AIM: Your task is to output the entries below word for word.

DATA LISTING:
* * * * *
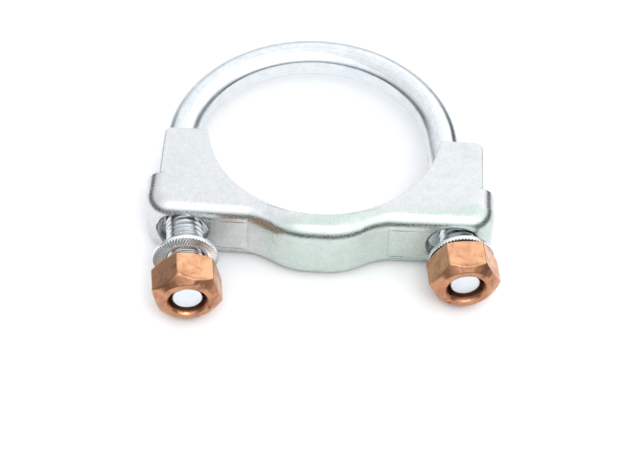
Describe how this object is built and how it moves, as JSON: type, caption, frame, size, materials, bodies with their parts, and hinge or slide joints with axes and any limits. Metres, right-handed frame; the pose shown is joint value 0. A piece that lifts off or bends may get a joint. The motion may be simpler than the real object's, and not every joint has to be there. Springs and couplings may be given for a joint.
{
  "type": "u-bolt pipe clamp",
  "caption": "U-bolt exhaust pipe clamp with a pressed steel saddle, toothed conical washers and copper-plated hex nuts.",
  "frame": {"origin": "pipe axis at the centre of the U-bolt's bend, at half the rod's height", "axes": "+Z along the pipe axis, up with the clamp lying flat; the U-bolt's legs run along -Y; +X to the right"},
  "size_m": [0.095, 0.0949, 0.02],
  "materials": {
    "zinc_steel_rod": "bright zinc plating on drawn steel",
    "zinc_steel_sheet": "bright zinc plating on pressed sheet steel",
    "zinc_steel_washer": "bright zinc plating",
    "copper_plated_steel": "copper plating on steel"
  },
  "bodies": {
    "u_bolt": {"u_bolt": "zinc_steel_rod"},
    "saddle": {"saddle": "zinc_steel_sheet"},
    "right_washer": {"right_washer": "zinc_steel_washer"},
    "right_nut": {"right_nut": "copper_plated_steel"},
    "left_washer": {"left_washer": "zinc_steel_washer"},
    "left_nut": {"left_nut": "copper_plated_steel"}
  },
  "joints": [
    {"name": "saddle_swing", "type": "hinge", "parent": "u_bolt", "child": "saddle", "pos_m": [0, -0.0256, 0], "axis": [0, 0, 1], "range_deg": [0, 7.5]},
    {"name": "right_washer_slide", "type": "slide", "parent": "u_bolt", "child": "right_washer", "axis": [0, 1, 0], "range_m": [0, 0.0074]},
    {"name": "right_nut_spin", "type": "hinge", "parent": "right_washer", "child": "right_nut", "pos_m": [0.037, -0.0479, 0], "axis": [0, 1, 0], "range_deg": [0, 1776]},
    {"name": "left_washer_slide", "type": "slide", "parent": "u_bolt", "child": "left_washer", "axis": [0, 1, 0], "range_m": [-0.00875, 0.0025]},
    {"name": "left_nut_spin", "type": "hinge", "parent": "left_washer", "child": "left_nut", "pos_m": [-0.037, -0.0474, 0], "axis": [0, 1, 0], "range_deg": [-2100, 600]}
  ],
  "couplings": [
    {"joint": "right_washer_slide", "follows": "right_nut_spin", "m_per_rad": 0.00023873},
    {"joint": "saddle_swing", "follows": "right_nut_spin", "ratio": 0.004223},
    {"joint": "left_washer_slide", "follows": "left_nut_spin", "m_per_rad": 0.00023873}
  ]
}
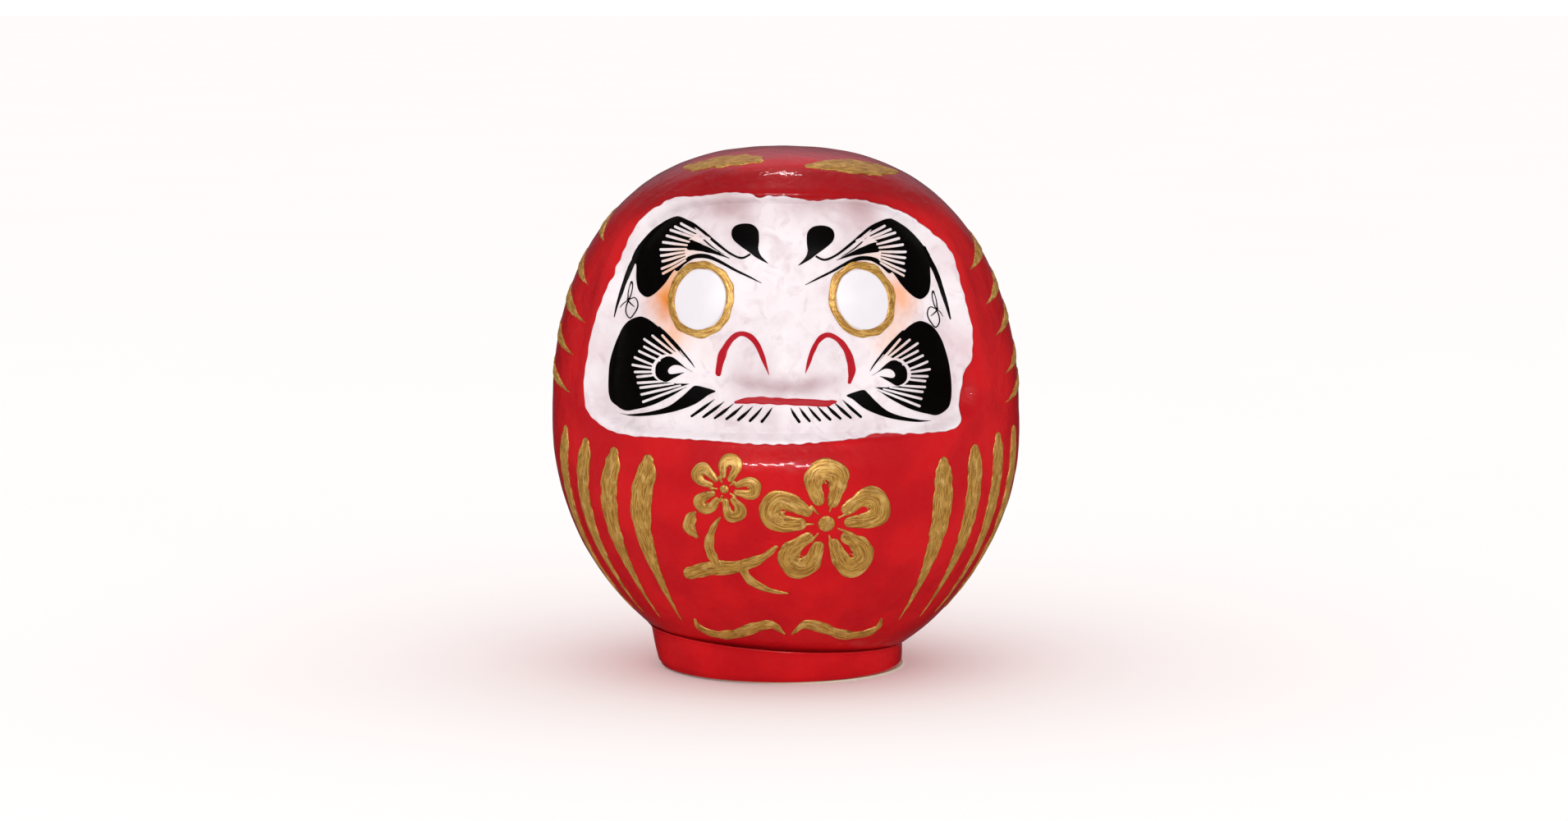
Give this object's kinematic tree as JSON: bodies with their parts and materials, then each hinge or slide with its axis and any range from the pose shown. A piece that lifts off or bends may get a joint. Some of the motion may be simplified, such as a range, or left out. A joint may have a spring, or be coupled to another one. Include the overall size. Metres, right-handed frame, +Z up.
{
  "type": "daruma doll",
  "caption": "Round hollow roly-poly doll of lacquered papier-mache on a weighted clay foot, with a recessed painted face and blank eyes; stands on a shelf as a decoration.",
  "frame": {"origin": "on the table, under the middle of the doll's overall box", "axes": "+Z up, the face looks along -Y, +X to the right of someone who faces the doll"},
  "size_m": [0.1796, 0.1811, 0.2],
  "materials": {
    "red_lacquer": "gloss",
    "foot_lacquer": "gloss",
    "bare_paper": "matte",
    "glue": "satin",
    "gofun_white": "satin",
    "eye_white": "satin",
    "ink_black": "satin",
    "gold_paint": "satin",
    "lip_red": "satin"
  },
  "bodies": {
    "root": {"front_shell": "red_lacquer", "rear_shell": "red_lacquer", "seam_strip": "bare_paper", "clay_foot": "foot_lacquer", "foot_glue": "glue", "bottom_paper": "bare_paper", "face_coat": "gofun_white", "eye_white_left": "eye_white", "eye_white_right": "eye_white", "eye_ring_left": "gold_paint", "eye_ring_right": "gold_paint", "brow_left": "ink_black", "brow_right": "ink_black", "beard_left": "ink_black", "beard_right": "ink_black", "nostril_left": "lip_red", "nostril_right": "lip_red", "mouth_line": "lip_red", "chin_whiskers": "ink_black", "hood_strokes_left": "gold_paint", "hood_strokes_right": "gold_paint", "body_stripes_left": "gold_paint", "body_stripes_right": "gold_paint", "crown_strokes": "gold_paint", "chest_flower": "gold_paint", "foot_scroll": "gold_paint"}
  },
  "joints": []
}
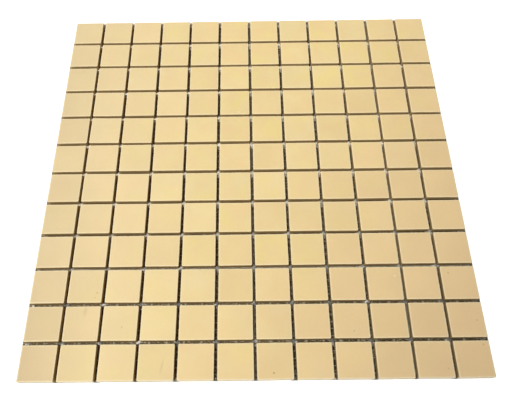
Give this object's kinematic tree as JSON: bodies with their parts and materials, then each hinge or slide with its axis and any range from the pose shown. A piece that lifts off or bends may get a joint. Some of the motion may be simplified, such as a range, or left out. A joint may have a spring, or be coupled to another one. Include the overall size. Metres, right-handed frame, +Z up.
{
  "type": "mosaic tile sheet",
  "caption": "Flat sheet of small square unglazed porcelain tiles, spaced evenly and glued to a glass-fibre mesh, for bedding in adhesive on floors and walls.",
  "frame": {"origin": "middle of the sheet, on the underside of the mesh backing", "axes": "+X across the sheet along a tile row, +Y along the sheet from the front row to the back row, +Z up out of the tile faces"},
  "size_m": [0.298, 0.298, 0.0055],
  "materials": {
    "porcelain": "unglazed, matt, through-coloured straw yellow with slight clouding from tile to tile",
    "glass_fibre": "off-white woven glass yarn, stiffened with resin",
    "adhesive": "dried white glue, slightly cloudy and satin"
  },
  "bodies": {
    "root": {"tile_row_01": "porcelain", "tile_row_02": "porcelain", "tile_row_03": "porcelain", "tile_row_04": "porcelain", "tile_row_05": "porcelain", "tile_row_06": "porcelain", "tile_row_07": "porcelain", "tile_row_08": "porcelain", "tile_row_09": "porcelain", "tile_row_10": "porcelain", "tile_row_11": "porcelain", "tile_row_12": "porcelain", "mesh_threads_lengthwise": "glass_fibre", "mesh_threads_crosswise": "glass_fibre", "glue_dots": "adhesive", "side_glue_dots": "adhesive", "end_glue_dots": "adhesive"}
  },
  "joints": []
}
* * * * *
RESPONSE TO THIS TASK:
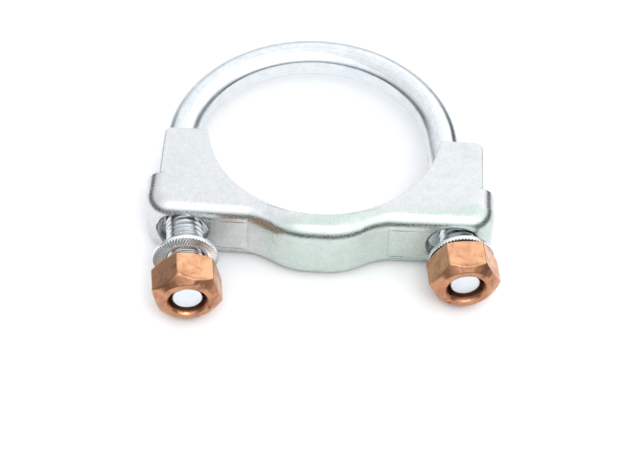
Describe how this object is built and how it moves, as JSON: type, caption, frame, size, materials, bodies with their parts, and hinge or slide joints with axes and any limits. Metres, right-handed frame; the pose shown is joint value 0. A piece that lifts off or bends may get a joint. The motion may be simpler than the real object's, and not every joint has to be there. Springs and couplings may be given for a joint.
{
  "type": "u-bolt pipe clamp",
  "caption": "U-bolt exhaust pipe clamp with a pressed steel saddle, toothed conical washers and copper-plated hex nuts.",
  "frame": {"origin": "pipe axis at the centre of the U-bolt's bend, at half the rod's height", "axes": "+Z along the pipe axis, up with the clamp lying flat; the U-bolt's legs run along -Y; +X to the right"},
  "size_m": [0.095, 0.0949, 0.02],
  "materials": {
    "zinc_steel_rod": "bright zinc plating on drawn steel",
    "zinc_steel_sheet": "bright zinc plating on pressed sheet steel",
    "zinc_steel_washer": "bright zinc plating",
    "copper_plated_steel": "copper plating on steel"
  },
  "bodies": {
    "u_bolt": {"u_bolt": "zinc_steel_rod"},
    "saddle": {"saddle": "zinc_steel_sheet"},
    "right_washer": {"right_washer": "zinc_steel_washer"},
    "right_nut": {"right_nut": "copper_plated_steel"},
    "left_washer": {"left_washer": "zinc_steel_washer"},
    "left_nut": {"left_nut": "copper_plated_steel"}
  },
  "joints": [
    {"name": "saddle_swing", "type": "hinge", "parent": "u_bolt", "child": "saddle", "pos_m": [0, -0.0256, 0], "axis": [0, 0, 1], "range_deg": [0, 7.5]},
    {"name": "right_washer_slide", "type": "slide", "parent": "u_bolt", "child": "right_washer", "axis": [0, 1, 0], "range_m": [0, 0.0074]},
    {"name": "right_nut_spin", "type": "hinge", "parent": "right_washer", "child": "right_nut", "pos_m": [0.037, -0.0479, 0], "axis": [0, 1, 0], "range_deg": [0, 1776]},
    {"name": "left_washer_slide", "type": "slide", "parent": "u_bolt", "child": "left_washer", "axis": [0, 1, 0], "range_m": [-0.00875, 0.0025]},
    {"name": "left_nut_spin", "type": "hinge", "parent": "left_washer", "child": "left_nut", "pos_m": [-0.037, -0.0474, 0], "axis": [0, 1, 0], "range_deg": [-2100, 600]}
  ],
  "couplings": [
    {"joint": "right_washer_slide", "follows": "right_nut_spin", "m_per_rad": 0.00023873},
    {"joint": "saddle_swing", "follows": "right_nut_spin", "ratio": 0.004223},
    {"joint": "left_washer_slide", "follows": "left_nut_spin", "m_per_rad": 0.00023873}
  ]
}
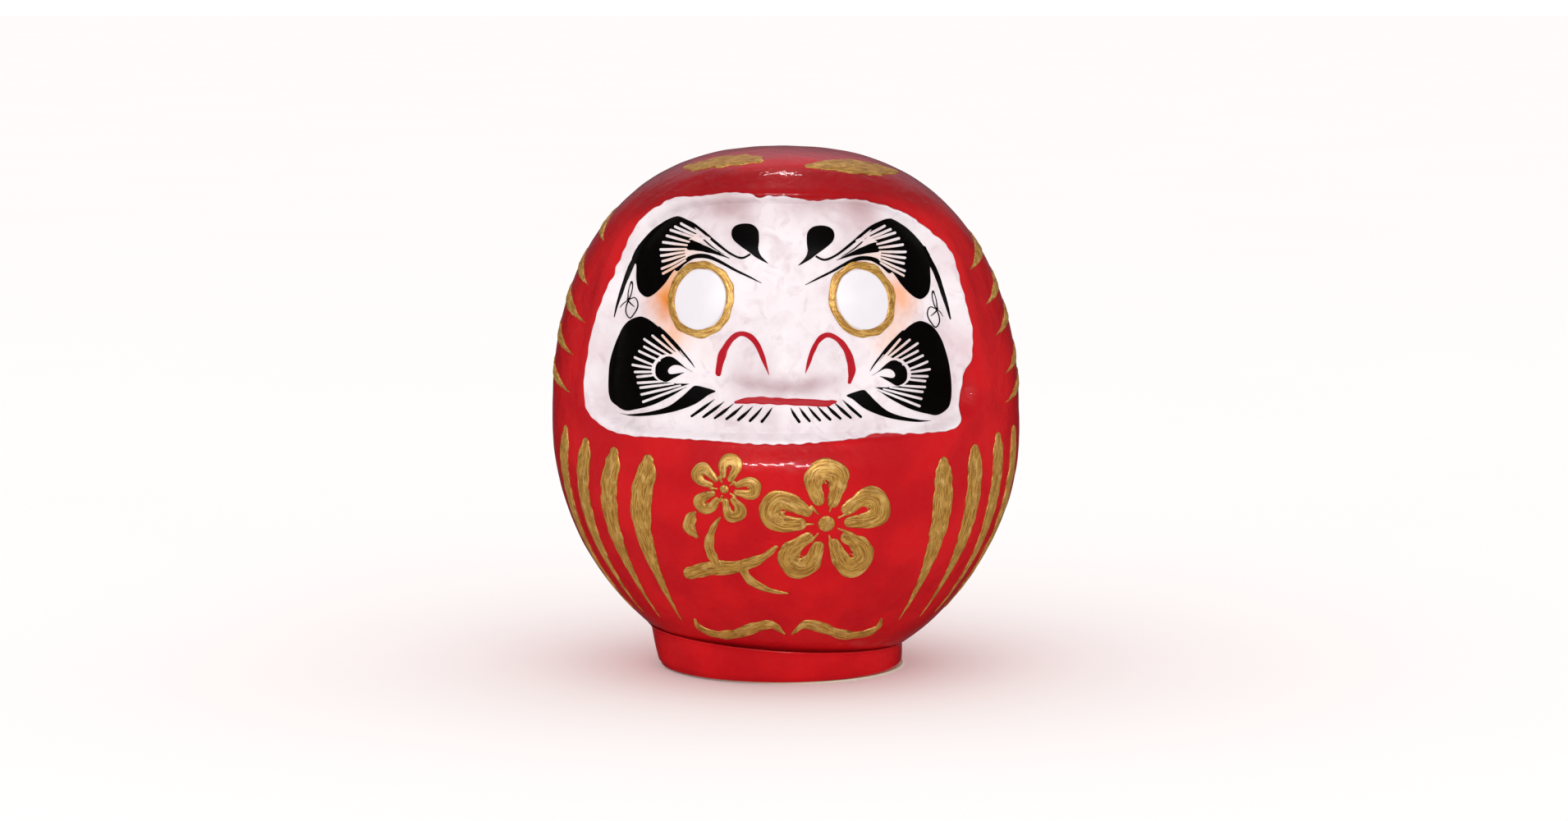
Give this object's kinematic tree as JSON: bodies with their parts and materials, then each hinge or slide with its axis and any range from the pose shown. A piece that lifts off or bends may get a joint. Some of the motion may be simplified, such as a range, or left out. A joint may have a spring, or be coupled to another one. Include the overall size. Metres, right-handed frame, +Z up.
{
  "type": "daruma doll",
  "caption": "Round hollow roly-poly doll of lacquered papier-mache on a weighted clay foot, with a recessed painted face and blank eyes; stands on a shelf as a decoration.",
  "frame": {"origin": "on the table, under the middle of the doll's overall box", "axes": "+Z up, the face looks along -Y, +X to the right of someone who faces the doll"},
  "size_m": [0.1796, 0.1811, 0.2],
  "materials": {
    "red_lacquer": "gloss",
    "foot_lacquer": "gloss",
    "bare_paper": "matte",
    "glue": "satin",
    "gofun_white": "satin",
    "eye_white": "satin",
    "ink_black": "satin",
    "gold_paint": "satin",
    "lip_red": "satin"
  },
  "bodies": {
    "root": {"front_shell": "red_lacquer", "rear_shell": "red_lacquer", "seam_strip": "bare_paper", "clay_foot": "foot_lacquer", "foot_glue": "glue", "bottom_paper": "bare_paper", "face_coat": "gofun_white", "eye_white_left": "eye_white", "eye_white_right": "eye_white", "eye_ring_left": "gold_paint", "eye_ring_right": "gold_paint", "brow_left": "ink_black", "brow_right": "ink_black", "beard_left": "ink_black", "beard_right": "ink_black", "nostril_left": "lip_red", "nostril_right": "lip_red", "mouth_line": "lip_red", "chin_whiskers": "ink_black", "hood_strokes_left": "gold_paint", "hood_strokes_right": "gold_paint", "body_stripes_left": "gold_paint", "body_stripes_right": "gold_paint", "crown_strokes": "gold_paint", "chest_flower": "gold_paint", "foot_scroll": "gold_paint"}
  },
  "joints": []
}
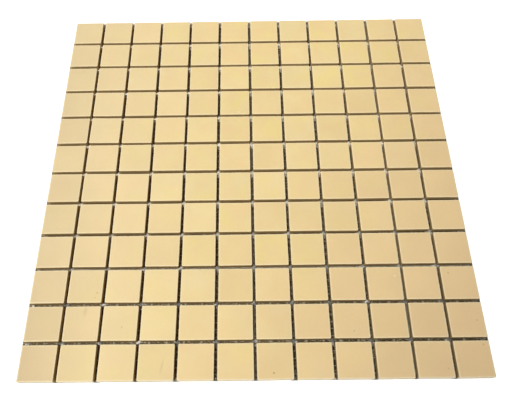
Give this object's kinematic tree as JSON: bodies with their parts and materials, then each hinge or slide with its axis and any range from the pose shown. A piece that lifts off or bends may get a joint. Some of the motion may be simplified, such as a range, or left out. A joint may have a spring, or be coupled to another one. Include the overall size. Metres, right-handed frame, +Z up.
{
  "type": "mosaic tile sheet",
  "caption": "Flat sheet of small square unglazed porcelain tiles, spaced evenly and glued to a glass-fibre mesh, for bedding in adhesive on floors and walls.",
  "frame": {"origin": "middle of the sheet, on the underside of the mesh backing", "axes": "+X across the sheet along a tile row, +Y along the sheet from the front row to the back row, +Z up out of the tile faces"},
  "size_m": [0.298, 0.298, 0.0055],
  "materials": {
    "porcelain": "unglazed, matt, through-coloured straw yellow with slight clouding from tile to tile",
    "glass_fibre": "off-white woven glass yarn, stiffened with resin",
    "adhesive": "dried white glue, slightly cloudy and satin"
  },
  "bodies": {
    "root": {"tile_row_01": "porcelain", "tile_row_02": "porcelain", "tile_row_03": "porcelain", "tile_row_04": "porcelain", "tile_row_05": "porcelain", "tile_row_06": "porcelain", "tile_row_07": "porcelain", "tile_row_08": "porcelain", "tile_row_09": "porcelain", "tile_row_10": "porcelain", "tile_row_11": "porcelain", "tile_row_12": "porcelain", "mesh_threads_lengthwise": "glass_fibre", "mesh_threads_crosswise": "glass_fibre", "glue_dots": "adhesive", "side_glue_dots": "adhesive", "end_glue_dots": "adhesive"}
  },
  "joints": []
}